**DATASET CONTENT:**
━━━━━━
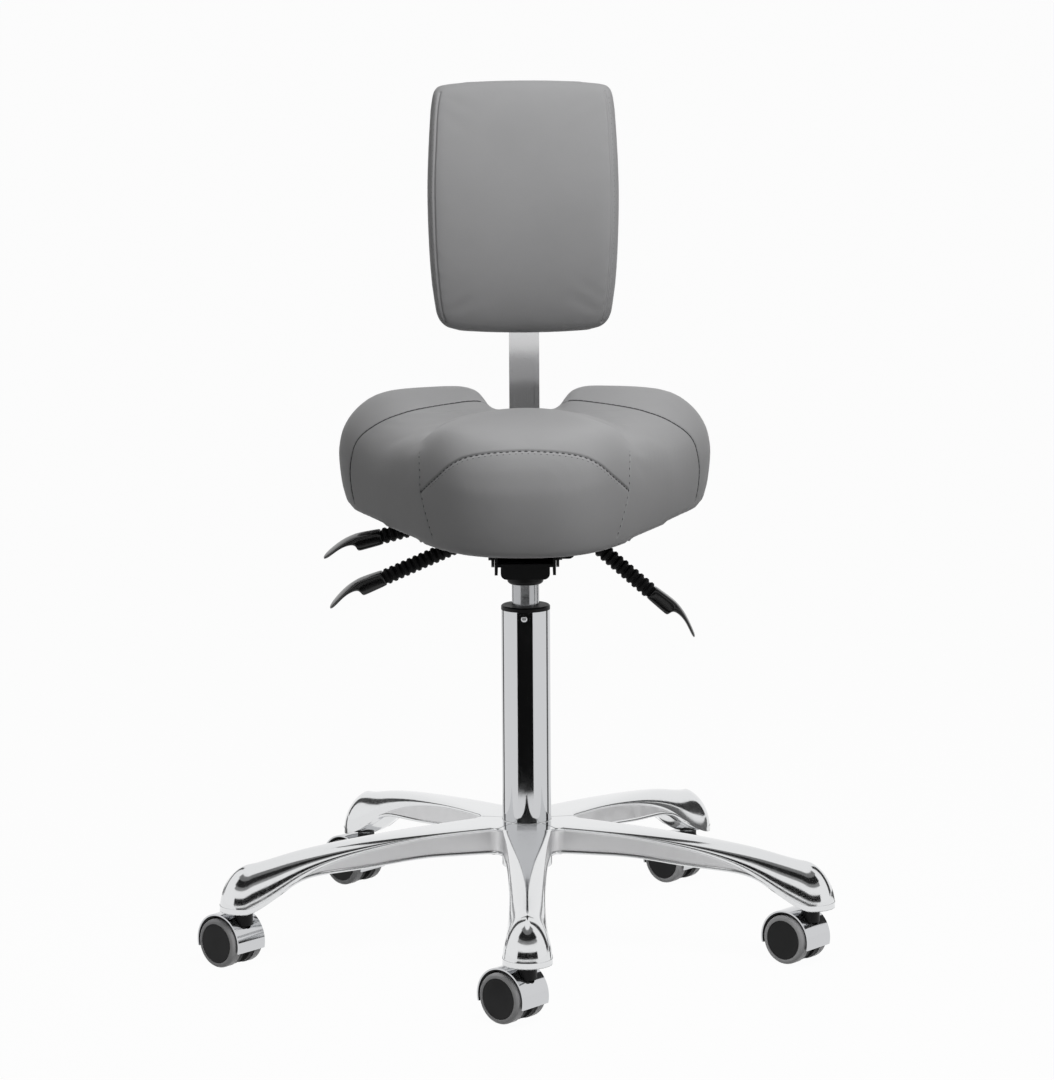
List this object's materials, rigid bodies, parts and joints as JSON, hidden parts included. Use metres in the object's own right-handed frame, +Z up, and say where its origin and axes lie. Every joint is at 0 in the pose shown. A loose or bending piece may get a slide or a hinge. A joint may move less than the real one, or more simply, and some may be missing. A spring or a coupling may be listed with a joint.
{
  "type": "podiatry stool",
  "caption": "Saddle-seat podiatry stool with a small backrest, lever-operated tilt mechanism, gas lift and star base on hooded casters.",
  "frame": {"origin": "on the column's axis, on the floor under the wheels, with the gas lift at its lowest", "axes": "+Z up along the column; the sitter faces -Y, so the nose of the saddle points to -Y and the backrest stands at +Y; +X is to the sitter's left"},
  "size_m": [0.6439, 0.6129, 0.8781],
  "materials": {
    "polished_cast_aluminium": "mirror polished above, brushed in the side recesses",
    "chromed_steel": "bright chrome",
    "zinc_plated_steel": "satin zinc",
    "black_painted_steel": "satin black powder coat",
    "black_nylon": "moulded, semi-matt",
    "wheel_nylon": "moulded, matt",
    "black_rubber": "matt, ribbed",
    "grey_polyurethane": "soft, matt",
    "grey_vinyl": "fine-grained upholstery vinyl over foam, semi-matt",
    "birch_plywood": "covered with black felt below"
  },
  "bodies": {
    "base": {"star_base": "polished_cast_aluminium", "column_tube": "chromed_steel", "guide_bush": "black_nylon"},
    "caster_1": {"caster_1_hood": "chromed_steel", "caster_1_core": "black_nylon", "caster_1_pins": "zinc_plated_steel"},
    "caster_1_left_wheel": {"caster_1_left_hub": "wheel_nylon", "caster_1_left_tread": "grey_polyurethane"},
    "caster_1_right_wheel": {"caster_1_right_hub": "wheel_nylon", "caster_1_right_tread": "grey_polyurethane"},
    "caster_2": {"caster_2_hood": "chromed_steel", "caster_2_core": "black_nylon", "caster_2_pins": "zinc_plated_steel"},
    "caster_2_left_wheel": {"caster_2_left_hub": "wheel_nylon", "caster_2_left_tread": "grey_polyurethane"},
    "caster_2_right_wheel": {"caster_2_right_hub": "wheel_nylon", "caster_2_right_tread": "grey_polyurethane"},
    "caster_3": {"caster_3_hood": "chromed_steel", "caster_3_core": "black_nylon", "caster_3_pins": "zinc_plated_steel"},
    "caster_3_left_wheel": {"caster_3_left_hub": "wheel_nylon", "caster_3_left_tread": "grey_polyurethane"},
    "caster_3_right_wheel": {"caster_3_right_hub": "wheel_nylon", "caster_3_right_tread": "grey_polyurethane"},
    "caster_4": {"caster_4_hood": "chromed_steel", "caster_4_core": "black_nylon", "caster_4_pins": "zinc_plated_steel"},
    "caster_4_left_wheel": {"caster_4_left_hub": "wheel_nylon", "caster_4_left_tread": "grey_polyurethane"},
    "caster_4_right_wheel": {"caster_4_right_hub": "wheel_nylon", "caster_4_right_tread": "grey_polyurethane"},
    "caster_5": {"caster_5_hood": "chromed_steel", "caster_5_core": "black_nylon", "caster_5_pins": "zinc_plated_steel"},
    "caster_5_left_wheel": {"caster_5_left_hub": "wheel_nylon", "caster_5_left_tread": "grey_polyurethane"},
    "caster_5_right_wheel": {"caster_5_right_hub": "wheel_nylon", "caster_5_right_tread": "grey_polyurethane"},
    "lift_rod": {"lift_rod": "zinc_plated_steel"},
    "mechanism": {"gas_cylinder": "chromed_steel", "mechanism_housing": "black_painted_steel"},
    "seat": {"seat_plate": "black_painted_steel", "seat_board": "birch_plywood", "seat_cushion": "grey_vinyl", "seat_screws": "zinc_plated_steel"},
    "back_frame": {"back_bracket": "black_painted_steel", "back_bar": "chromed_steel"},
    "backrest": {"back_slider": "black_painted_steel", "back_board": "birch_plywood", "back_cushion": "grey_vinyl"},
    "lock_knob": {"lock_knob": "black_nylon"},
    "height_lever": {"height_lever_rod": "zinc_plated_steel", "height_lever_sleeve": "black_rubber", "height_lever_paddle": "black_nylon"},
    "seat_lever": {"seat_lever_rod": "zinc_plated_steel", "seat_lever_sleeve": "black_rubber", "seat_lever_paddle": "black_nylon"},
    "back_lever": {"back_lever_rod": "zinc_plated_steel", "back_lever_sleeve": "black_rubber", "back_lever_paddle": "black_nylon"}
  },
  "joints": [
    {"name": "caster_1_swivel", "type": "hinge", "parent": "base", "child": "caster_1", "pos_m": [0, -0.3, 0.05], "axis": [0, 0, 1], "continuous": true},
    {"name": "caster_1_left_roll", "type": "hinge", "parent": "caster_1", "child": "caster_1_left_wheel", "pos_m": [-0.01434, -0.28753, 0.025], "axis": [-0.6561, -0.7547, 0], "continuous": true},
    {"name": "caster_1_right_roll", "type": "hinge", "parent": "caster_1", "child": "caster_1_right_wheel", "pos_m": [-0.01434, -0.28753, 0.025], "axis": [-0.6561, -0.7547, 0], "continuous": true},
    {"name": "caster_2_swivel", "type": "hinge", "parent": "base", "child": "caster_2", "pos_m": [0.28532, -0.0927, 0.05], "axis": [0, 0, 1], "continuous": true},
    {"name": "caster_2_left_roll", "type": "hinge", "parent": "caster_2", "child": "caster_2_left_wheel", "pos_m": [0.27098, -0.08024, 0.025], "axis": [-0.6561, -0.7547, 0], "continuous": true},
    {"name": "caster_2_right_roll", "type": "hinge", "parent": "caster_2", "child": "caster_2_right_wheel", "pos_m": [0.27098, -0.08024, 0.025], "axis": [-0.6561, -0.7547, 0], "continuous": true},
    {"name": "caster_3_swivel", "type": "hinge", "parent": "base", "child": "caster_3", "pos_m": [0.17634, 0.24271, 0.05], "axis": [0, 0, 1], "continuous": true},
    {"name": "caster_3_left_roll", "type": "hinge", "parent": "caster_3", "child": "caster_3_left_wheel", "pos_m": [0.162, 0.25517, 0.025], "axis": [-0.6561, -0.7547, 0], "continuous": true},
    {"name": "caster_3_right_roll", "type": "hinge", "parent": "caster_3", "child": "caster_3_right_wheel", "pos_m": [0.162, 0.25517, 0.025], "axis": [-0.6561, -0.7547, 0], "continuous": true},
    {"name": "caster_4_swivel", "type": "hinge", "parent": "base", "child": "caster_4", "pos_m": [-0.17634, 0.24271, 0.05], "axis": [0, 0, 1], "continuous": true},
    {"name": "caster_4_left_roll", "type": "hinge", "parent": "caster_4", "child": "caster_4_left_wheel", "pos_m": [-0.19068, 0.25517, 0.025], "axis": [-0.6561, -0.7547, 0], "continuous": true},
    {"name": "caster_4_right_roll", "type": "hinge", "parent": "caster_4", "child": "caster_4_right_wheel", "pos_m": [-0.19068, 0.25517, 0.025], "axis": [-0.6561, -0.7547, 0], "continuous": true},
    {"name": "caster_5_swivel", "type": "hinge", "parent": "base", "child": "caster_5", "pos_m": [-0.28532, -0.0927, 0.05], "axis": [0, 0, 1], "continuous": true},
    {"name": "caster_5_left_roll", "type": "hinge", "parent": "caster_5", "child": "caster_5_left_wheel", "pos_m": [-0.29966, -0.08024, 0.025], "axis": [-0.6561, -0.7547, 0], "continuous": true},
    {"name": "caster_5_right_roll", "type": "hinge", "parent": "caster_5", "child": "caster_5_right_wheel", "pos_m": [-0.29966, -0.08024, 0.025], "axis": [-0.6561, -0.7547, 0], "continuous": true},
    {"name": "seat_swivel", "type": "hinge", "parent": "base", "child": "lift_rod", "pos_m": [0, 0, 0.09], "axis": [0, 0, 1], "continuous": true},
    {"name": "lift", "type": "slide", "parent": "lift_rod", "child": "mechanism", "axis": [0, 0, 1], "range_m": [0, 0.14]},
    {"name": "seat_tilt", "type": "hinge", "parent": "mechanism", "child": "seat", "pos_m": [0, -0.055, 0.4126], "axis": [1, 0, 0], "range_deg": [-3, 12]},
    {"name": "back_tilt", "type": "hinge", "parent": "mechanism", "child": "back_frame", "pos_m": [0, 0.062, 0.4126], "axis": [1, 0, 0], "range_deg": [-15, 5]},
    {"name": "back_height", "type": "slide", "parent": "back_frame", "child": "backrest", "axis": [0, 0, 1], "range_m": [-0.02, 0.06]},
    {"name": "knob_turn", "type": "hinge", "parent": "backrest", "child": "lock_knob", "pos_m": [0, 0.21, 0.725], "axis": [0, 1, 0], "range_deg": [0, 360]},
    {"name": "height_lever_lift", "type": "hinge", "parent": "mechanism", "child": "height_lever", "pos_m": [-0.0435, 0, 0.4126], "axis": [0, 1, 0], "range_deg": [0, 8], "stiffness_Nm_per_rad": 1},
    {"name": "back_lever_turn", "type": "hinge", "parent": "mechanism", "child": "back_lever", "pos_m": [-0.0435, 0.035, 0.4126], "axis": [0, 1, 0], "range_deg": [-8, 0]},
    {"name": "seat_lever_turn", "type": "hinge", "parent": "mechanism", "child": "seat_lever", "pos_m": [0.0435, -0.03, 0.4126], "axis": [0, -1, 0], "range_deg": [-6, 8]}
  ]
}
━━━━━━
**STATED PROBLEM:** Copy out every line from the data above that has "materials" in it.

**TASK SOLUTION:**
List this object's materials, rigid bodies, parts and joints as JSON, hidden parts included. Use metres in the object's own right-handed frame, +Z up, and say where its origin and axes lie. Every joint is at 0 in the pose shown. A loose or bending piece may get a slide or a hinge. A joint may move less than the real one, or more simply, and some may be missing. A spring or a coupling may be listed with a joint.
  "materials": {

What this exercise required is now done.